Fast forward to last weekend and the girl needed some dad time and I figured we’d go fishing. She was game. The spot we were going to head to was actually closed, so I went to Plan B, which was to bring her back to Alameda. She hadn’t been to Alameda since February. Great having her back on the Island.

We went fishing right by the house. Odd it took us so long (~5 years) to figure out we could fish the 2 minute walk to San Leandro Bay.

What I’ve discovered is the bay is a nursery for Leopard Sharks. There are a lot of them. They aren’t big and they aren’t there all the time, but when when you find one, there can be a LOT there.

It was just a joy to have my girl and my boy fishing together. They both had a great time and we got a little bonding time all together. There just hasn’t been a lot of that over the last few years and I cherish it. They won’t have other siblings. She has 1 cousin, he has 0. There are no other kids. This is it. They are half-siblings, but I tell them to round up.

The girl was always a lover of sharks and the boy’s interest has shot up 100x since we started regularly catching them (looking at them and then letting them go). There’s a 7 year spread here, but they both love sharks and a little mutual interest is great.

This is bait fishing and I’m grateful for ditching the “only fly fishing” mentality I had at one point as I would have missed a lot of great time on the water had I stuck to that mindset.

Thank you Bay. You’ve been great.


03
Nov 12

Purity and Fly Fishing

I’m a fly fisherman.

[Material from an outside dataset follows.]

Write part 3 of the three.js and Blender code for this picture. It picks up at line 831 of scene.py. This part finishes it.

I have been self-identified as a fly fisherman basically since I picked up a fly rod back in 1996. It is how I choose to pursue fish, it is how I choose to spend time in the wilderness and wild places. Somehow, it became a foundational part of who I am.

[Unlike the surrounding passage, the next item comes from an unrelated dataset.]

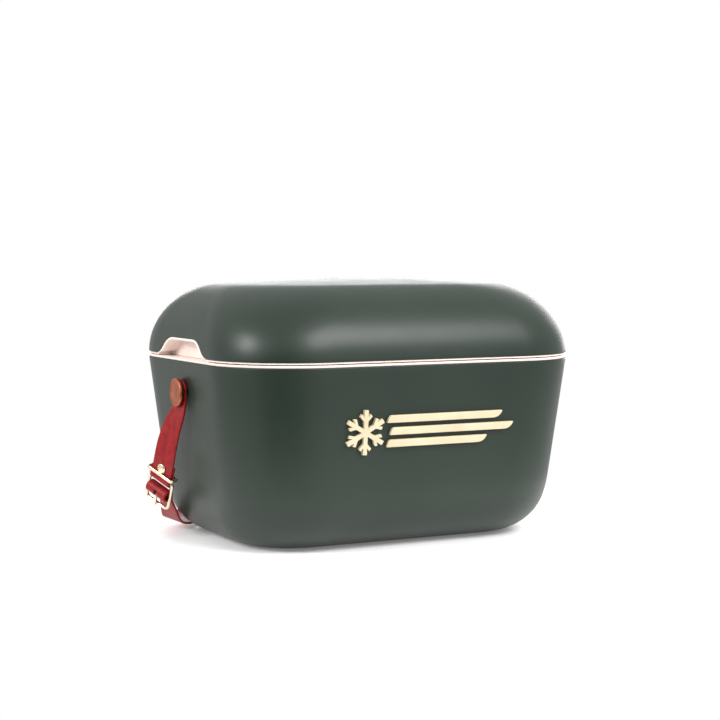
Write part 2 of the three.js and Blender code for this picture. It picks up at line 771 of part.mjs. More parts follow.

Fly anglers, especially trout anglers, tend to be purists. Once you start casting #22 tricos, you are less likely to thread the worm on the hook. It just… happens. You tend to start looking for other fish to catch on a fly, maybe even revisiting species from your bait soaked childhood with an eye toward enticing them with a fly. There is a mindset that seems to emerge. You fish with a fly rod. You release your catch. You change in these and maybe other, deeper, ways.

I went through this change myself. I started out throwing single salmon eggs to steelhead, and worms for bluegill, a panther martin here or there for the odd trout, a jig for shad at the opening days of summer. That was my childhood. Then I went fly fishing for the first time and it was a bit of a revelation and I was voracious in my appetite for the “quiet sport.”

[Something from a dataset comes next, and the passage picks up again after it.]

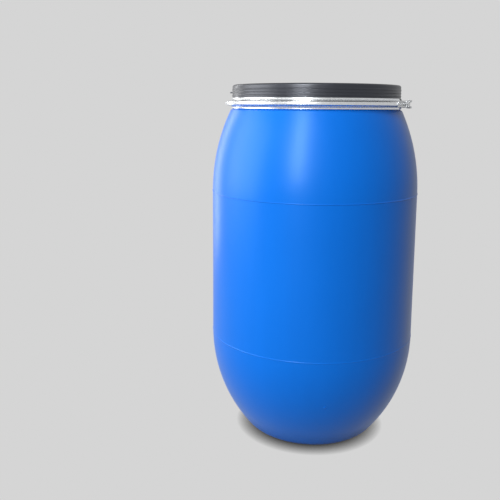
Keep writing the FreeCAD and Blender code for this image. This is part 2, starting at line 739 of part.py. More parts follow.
def draw_ear(sketch):
    join = "(Sizes.lever_ear_end + Sizes.ear_join)"
    round_radius = f"({PIVOT} - {LEVER_INNER})"
    outline(sketch, [
        (LEVER_INNER, "0"),
        polar(LEVER_INNER, join),
        polar(LEVER_OUTER, join),
        (f"({PIVOT} + {round_radius})", "0"),
    ], {3: ((PIVOT, "0"), round_radius, -1)})
    circle(sketch, PIVOT, "0", "(Sizes.pivot_pin_radius + Sizes.running_gap)")
    circle(sketch, LINK_PIN_X, "Sizes.crank", "(Sizes.link_pin_radius + Sizes.running_gap)")


def finger_tab(body):
    end = "(Sizes.lever_web_start + Sizes.lever_web_sweep)"
    tip = f"({end} + Sizes.lever_tab_sweep)"

    def draw(sketch):
        web_inner = f"({LEVER_OUTER} - Sizes.lever_sheet)"
        outline(sketch, [
            polar(web_inner, f"({end} - Sizes.tab_join)"),
            polar(f"({web_inner} + Sizes.lever_tab_rise)", tip),
            polar(f"({LEVER_OUTER} + Sizes.lever_tab_rise)", tip),
            polar(LEVER_OUTER, f"({end} - Sizes.tab_join)"),
        ])

    low = f"(Sizes.ring_height - {LEVER_EAR_OUTER})"
    flat(body, "finger_tab", low, f"(2 * {LEVER_EAR_OUTER})", draw)


def staple_slot(body):
    half = "(Sizes.staple_thickness / 2 + Sizes.slot_play / 2)"
    length = f"((Sizes.staple_width + 2 * Sizes.slot_play) / {LEVER_OUTER} * 180 / pi)"
    inner = f"({LEVER_OUTER} - 2 * Sizes.lever_sheet)"
    outer = f"({LEVER_OUTER} + Sizes.lever_sheet)"
    start = f"(Sizes.staple_angle - {length} / 2)"
    curved_plate(body, "staple_slot", inner, outer, half, start, length, "Groove")


def lever_pivot_rivets():
    body = closure_part("lever_pivot_rivets")
    cheek_inner = "(Sizes.bracket_half_width - Sizes.bracket_sheet - Sizes.running_gap)"
    ear_outer = f"({LEVER_EAR_OUTER} + Sizes.running_gap)"
    inner_end = f"({cheek_inner} - Sizes.pin_head_rise)"
    outer_end = f"({ear_outer} + Sizes.pin_head_rise)"
    for side, sign in (("upper", 1), ("lower", -1)):
        stack = [
            ("shank", inner_end, outer_end, "Sizes.pivot_pin_radius"),
            ("inner_head", inner_end, cheek_inner, "Sizes.pivot_head_radius"),
            ("outer_head", ear_outer, outer_end, "Sizes.pivot_head_radius"),
        ]
        for name, near, far, radius in stack:
            upright_round(body, side + "_" + name, sign, near, far, (PIVOT, "0"), radius)


def link_pivot_pin():
    body = closure_part("link_pivot_pin")
    near = f"({LEVER_EAR_OUTER} + Sizes.running_gap)"
    far = f"({near} + Sizes.pin_head_rise)"
    centre = (LINK_PIN_X, "Sizes.crank")
    upright_round(body, "shank_upper", 1, "(-Sizes.link_half_width)", far, centre, "Sizes.link_pin_radius")
    upright_round(body, "shank_lower", -1, "0", far, centre, "Sizes.link_pin_radius")
    for side, sign in (("upper", 1), ("lower", -1)):
        upright_round(body, side + "_head", sign, near, far, centre, "Sizes.link_pin_head_radius")


def upright_round(body, name, sign, near, far, centre, radius):
    """A round pad parallel to the drum's axis, between two distances from the ring's mid height."""
    low = near if sign > 0 else far
    mark = "+" if sign > 0 else "-"

    def draw(sketch):
        circle(sketch, centre[0], centre[1], radius)

    flat(body, name, f"(Sizes.ring_height {mark} {low})", f"({far} - {near})", draw)


def seal_staple():
    body = closure_part("seal_staple")
    half = "Sizes.staple_width / 2"
    corner = "Sizes.staple_corner"
    foot = f"({PLATE_INNER} + 2 * Sizes.running_gap)"
    root = f"({PLATE_INNER} + Sizes.bracket_sheet)"

    def place(out, along):
        return (
            f"({out}) * cos(Sizes.staple_angle) - ({along}) * sin(Sizes.staple_angle)",
            f"({out}) * sin(Sizes.staple_angle) + ({along}) * cos(Sizes.staple_angle)",
        )

    def draw(sketch):
        outline(sketch, [
            place(foot, f"-{half} - {corner}"),
            place(foot, f"{half} + {corner}"),
            place(root, half),
            place(f"({STAPLE_REACH} - {corner})", half),
            place(STAPLE_REACH, f"{half} - {corner}"),
            place(STAPLE_REACH, f"-{half} + {corner}"),
            place(f"({STAPLE_REACH} - {corner})", "-" + half),
            place(root, "-" + half),
        ])
        eye = place(f"({STAPLE_REACH} - 2 * Sizes.staple_eye_radius)", "0")
        circle(sketch, eye[0], eye[1], "Sizes.staple_eye_radius")

    low = "(Sizes.ring_height - Sizes.staple_thickness / 2)"
    flat(body, "loop", low, "Sizes.staple_thickness", draw)


def check_and_export():
    doc.recompute()
    for item in doc.Objects:
        wrong = [state for state in item.State if state in ("Invalid", "Error")]
        if wrong:
            raise RuntimeError(f"{item.Label} is {wrong}")
    for body in parts:
        if body.Shape.isNull() or not body.Shape.isValid() or not body.Shape.Solids:
            raise RuntimeError(f"{body.Label} has no valid solid")
    os.makedirs("parts", exist_ok=True)
    for body in parts:
        body.Shape.exportStep(f"parts/{body.Label}.step")
        box = body.Shape.BoundBox
        print(f"{body.Label:<24} solids {len(body.Shape.Solids)} volume {body.Shape.Volume:10.1f}", box)


fill_sheet()
drum_body()
lid()
lid_gasket()
ring_band()
lever_bracket()
band_rivets("lever_bracket_rivets", RIVETS_REAR)
catch_bracket()
band_rivets("catch_bracket_rivets", RIVETS_FRONT)
link()
lever()
lever_pivot_rivets()
link_pivot_pin()
seal_staple()
check_and_export()
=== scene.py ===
import json
import math

import bmesh
import bpy
from bpy.props import FloatProperty, FloatVectorProperty, IntProperty, PointerProperty
from mathutils import Matrix, Vector


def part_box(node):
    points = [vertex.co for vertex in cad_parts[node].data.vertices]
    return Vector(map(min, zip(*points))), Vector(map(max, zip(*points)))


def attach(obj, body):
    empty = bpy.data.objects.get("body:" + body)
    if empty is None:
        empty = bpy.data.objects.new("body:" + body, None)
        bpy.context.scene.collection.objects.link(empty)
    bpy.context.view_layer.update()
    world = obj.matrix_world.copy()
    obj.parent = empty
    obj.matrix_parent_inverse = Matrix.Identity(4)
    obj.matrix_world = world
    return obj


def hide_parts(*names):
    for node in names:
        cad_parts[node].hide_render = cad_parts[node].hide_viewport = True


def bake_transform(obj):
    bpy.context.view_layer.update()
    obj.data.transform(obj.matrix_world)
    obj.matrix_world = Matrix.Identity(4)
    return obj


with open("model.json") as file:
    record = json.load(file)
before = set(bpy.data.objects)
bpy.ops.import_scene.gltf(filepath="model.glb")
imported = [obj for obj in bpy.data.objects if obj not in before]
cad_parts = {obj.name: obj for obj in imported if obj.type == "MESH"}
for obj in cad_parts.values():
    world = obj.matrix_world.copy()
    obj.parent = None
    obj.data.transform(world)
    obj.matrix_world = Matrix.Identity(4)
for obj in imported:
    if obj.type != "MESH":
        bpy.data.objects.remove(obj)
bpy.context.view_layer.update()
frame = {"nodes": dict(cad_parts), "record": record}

bl_info = {
    "name": "Open Head Drum",
    "version": (1, 0, 0),
    "blender": (4, 5, 0),
    "location": "View3D > Sidebar > Drum",
    "description": "Builds the looks of a plastic open head drum round its packed frame",
    "category": "Add Mesh",
}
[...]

So, it is with this growing fly fishing pedigree that I find myself slicing up strips of squid and threading them on big circle hooks on a rig that also includes an 8 oz. pyramid sinker and then hucking the whole thing out into water that is the color of chocolate milk, or maybe a mudslide.  There is even the much maligned bell atop the stout rod to indicate when a fish has found the stinking squid in the fast moving and opaque tidal flats of the San Francisco Bay.

There is one primary reason for my sudden interest in this type of fishing…

The girl and her shark.

My girl pretty much loves in out there. She loves sharks, almost, if not more than she loves snakes. She has little use for ponies or unicorns or the color pink, for that matter. What she loves are what she calls her “dangerous creatures.” These include sharks, snakes, crocodilians, and, to a lesser extent, tigers, bears, leopards and the like. When I understood that we could actually catch sharks, and just a few minutes from the house, well… it was on. I got the gear. I got some advice. I learned to snell a squid hook. I got a cart to haul all this stuff the 1/2 mile to the end of the pier and we got to embracing the stinky, smelly goodness that is bait fishing.

I baitfish.

Taken by the little girl

That would have been rather unexpected a year ago and I might have even scoffed at the notion. However, I find myself out at the pier rather often these days and, surprisingly, I’m enjoying it.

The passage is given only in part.